How does AFP grow its editors? One inch at a time. For physician editors, the road usually starts out with training in clinical medicine and work in academic medicine. Physician editors are natural teachers. They may start out by teaching students and working on their own research projects and writing. Those who want more in this direction may become a journal editor. Physician editors learn the trade through apprenticeship with other physician editors, often through the editor's medical editing clerkship and fellowship programs.
For many wordsmith editors, the love of the written word comes first, and the love of medicine grows after seeds of curiosity take root. Finding the right wordsmith editor begins with screening applicants with various writing and editing backgrounds. Potential candidates go through screening tests and interviews. Although we don't exactly go out of our way to create a difficult entrance examination, we have learned that our basic editing test stumps unprepared candidates, and many abort the test halfway through. Once a tentative match is found, editors begin the true trial period.

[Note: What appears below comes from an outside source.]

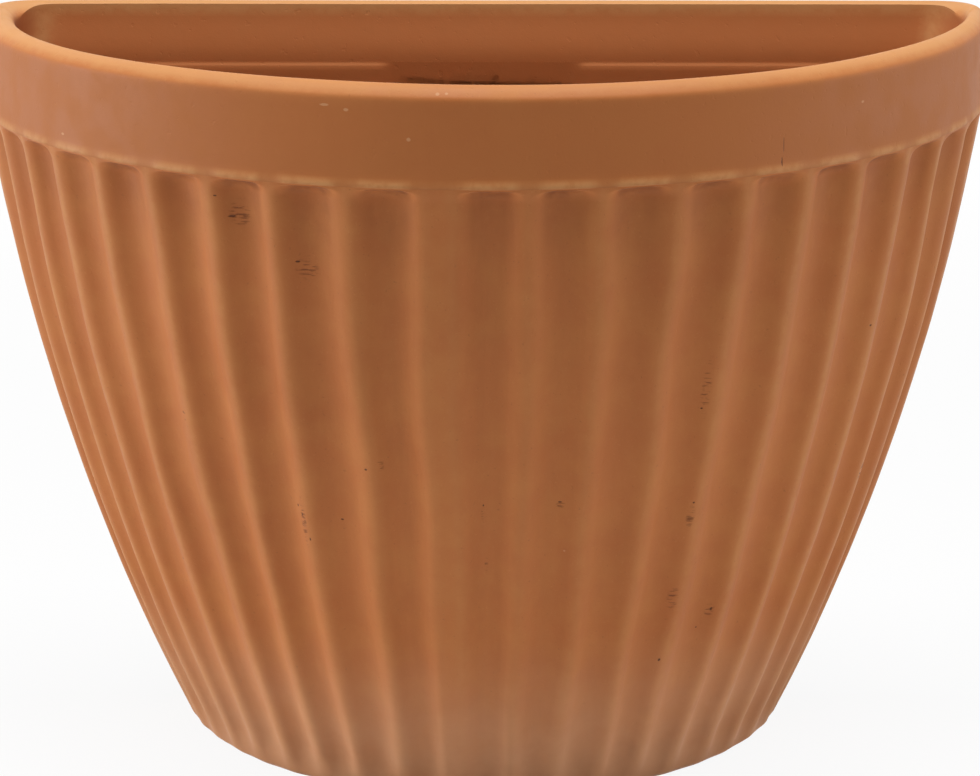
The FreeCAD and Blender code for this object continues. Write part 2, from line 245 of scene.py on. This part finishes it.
def grid_faces(rows, columns, close_rows, close_columns):
    """Quads over a grid of points that is stored row after row."""
    faces = []
    for row in range(rows if close_rows else rows - 1):
        after = (row + 1) % rows
        for column in range(columns if close_columns else columns - 1):
            beside = (column + 1) % columns
            corners = ((row, column), (row, beside), (after, beside), (after, column))
            faces.append([r * columns + c for r, c in corners])
    return faces


# --------------------------------------------------------------------------- rim band

def half_round(radius, back, corner, part, share):
    """Point of a half-round outline: part 0 is the front, 1 a corner, 2 the back, 3 a corner."""
    lean = math.asin((back + corner) / (radius - corner))
    across = (radius - corner) * math.cos(lean)
    depth = -back - corner
    if part == 0:
        turn = (2 * share - 1) * (math.pi / 2 - lean)
        return Vector((radius * math.sin(turn), -radius * math.cos(turn)))
    if part == 2:
        return Vector((across * (1 - 2 * share), -back))
    turn = -lean + share * (math.pi / 2 + lean)
    if part == 1:
        return Vector((across + corner * math.cos(turn), depth + corner * math.sin(turn)))
    turn = math.pi / 2 + share * (math.pi / 2 + lean)
    return Vector((-across + corner * math.cos(turn), depth + corner * math.sin(turn)))


def inner_fall(part, share):
    """How far the lip curves down to its inner face, tight along the back."""
    if part == 0:
        return WIDE_FALL
    if part == 1:
        return WIDE_FALL + (TIGHT_FALL - WIDE_FALL) * smooth(0.0, 0.7, share)
    if part == 2:
        return TIGHT_FALL
    return TIGHT_FALL + (WIDE_FALL - TIGHT_FALL) * smooth(0.3, 1.0, share)


def band_section(fall):
    """Outline of the band, as (share of its thickness from outside, height) pairs."""
    low = WALL_TOP
    plain_start = low + 0.009
    plain_end = LIP_EDGE - 0.0016
    outside = [(0.25, low), (0.08, low), (0.025, low)]
    outside += [(0.0, low + rise) for rise in BEAD_LEVELS]
    outside += [(0.0, height) for height in runs((plain_start, plain_end, 8))]
    arris = [(0.0, 0.0009), (0.004, 0.00045), (0.016, 0.0)]
    top = [(across, LIP_EDGE - under) for across, under in arris]
    for share in runs((0.07, 1, 14)):
        top.append((LIP_CREST * share, POT_HEIGHT - LIP_FALL * (1 - share) ** 1.9))
    for turn in runs((0.0, math.pi / 2, 14))[1:]:
        across = 1 - (1 - LIP_CREST) * (1 - math.sin(turn)) ** (fall / WIDE_FALL)
        top.append((across, POT_HEIGHT - fall * (1 - math.cos(turn))))
    inside = [(1.0, height) for height in runs((POT_HEIGHT - fall - 0.001, low, 9))]
    under = [(0.7, low), (0.4, low)]
    return outside + top + inside + under


def bead_profile(rise):
    """Raised line along the band's low edge, from 0 to 1 at a height over it."""
    return smooth(-0.0002, 0.0004, rise) * (1 - smooth(0.0008, 0.0029, rise))


def over_flute(angle):
    """How far an angle is over the open top of a flute, from 0 on a ridge to 1."""
    for ridges in (LEFT_RIDGES, RIGHT_RIDGES):
        for start, end in zip(ridges, ridges[1:]):
            if start <= angle <= end:
                off = abs((angle - start) / (end - start) - 0.5)
                return 1 - smooth(0.28, 0.42, off)
    return 0.0


def hand_ease(inner, height):
    """How the rim's inside leaves its plain outline: the back leans out, the corners sit to the right."""
    near_back = -0.012
    shift = CORNER_SHIFT * smooth(-0.080, near_back, inner.y)
    lean = BACK_LEAN * smooth(-0.030, near_back, inner.y)
    return Vector((shift, lean)) * smooth(SLAB_TOP, POT_HEIGHT, height)


def band_point(part, outer, inner, across, height, raised):
    """Point of the band between its outer and inner outline, in the row frame."""
    lifted = smooth(WALL_TOP + 0.004, POT_HEIGHT, height)
    plan = outer.lerp(inner + hand_ease(inner, height), across)
    if across == 0.0:
        plan += plan.normalized() * raised * bead_profile(height - WALL_TOP)
    at = (plan.x, plan.y, height)
    sway = BAND_SWAY * swell(at, 0.05, 3) * lifted
    sag = FRONT_SAG if part == 0 else BACK_SAG
    height += sag * (swell(at, 0.06, 7) - 0.6) * lifted
    plan = plan * (1 + (sway - DRAWN_IN * lifted) / BAND_RADIUS)
    return on_pot(plan.x, min(plan.y, -OFF_BACK_PLANE), height)


def painted_corner_highlight(part, share):
    """Painted highlight: a paler upright strip in each inner corner."""
    from_back = {1: 1 - share, 3: share}.get(part, 2.0)
    strip_middle, strip_width = 0.25, 0.16
    return 0.75 * math.exp(-((from_back - strip_middle) / strip_width) ** 2)


def edge_wear_and_highlight(across, height, angle, raised):
    """Wear and painted highlight of the band's low edge over the flutes, and of the top of its lip, where a
    painted sheen grows towards the sides.
    """
    if across == 0.0 and height < LIP_EDGE:
        return 0.8 * bead_profile(height - WALL_TOP) * raised / BEAD
    on_top = smooth(LIP_EDGE - 0.0006, POT_HEIGHT - 0.001, height)
    return on_top * at_least(0.35, abs(math.sin(math.radians(angle))))


def band_traits(part, share, across, height, angle, raised):
    """How far the band at a point holds wear and painted highlight, faces inside, and bears the painted
    shade of its outer face.
    """
    facing_in = smooth(0.8, 1.0, across)
    facing_out = 1 - smooth(0.0, 0.3, across)
    corner_highlight = painted_corner_highlight(part, share) * facing_in * smooth(WALL_TOP, WALL_TOP + 0.008, height)
    under_lip = 1 - smooth(POT_HEIGHT - 0.005, POT_HEIGHT - 0.001, height)
    on_side = facing_out * (1 - smooth(POT_HEIGHT - 0.006, POT_HEIGHT - 0.002, height))
    return {
        # wear and painted highlight on the bead and lip top, painted highlight in the inner corners
        "worn": max(edge_wear_and_highlight(across, height, angle, raised), corner_highlight),
        "inside": facing_in * under_lip,
        # painted shade on the band's outer face, fading out towards the back
        "band_face_shade": on_side * (1 - smooth(70, 88, abs(angle))),
    }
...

For wordsmiths, learning how to edit clinical topics in medicine is done through an intensive apprenticeship that requires a high degree of motivation. Learning the discipline of medical editing entails learning medical terminology, getting a grasp on medical style as set forth in the AMA Manual of Style and other guides, and gaining a general working knowledge of the field of medicine. Editors seeking instant gratification undoubtedly fail. Successful wordsmith editors are those who love challenge and live the mission of the journal. Some editors go on to earn credentials from the Board of Editors in the Life Sciences (BELS).
In today's workplace, hard work and delayed gratification seem like old-fashioned virtues, but for our physician editors and wordsmith editors, the reward is producing 24 issues of AFP per year with the goal of boosting the ability of family physicians to care for their patients. How are we doing?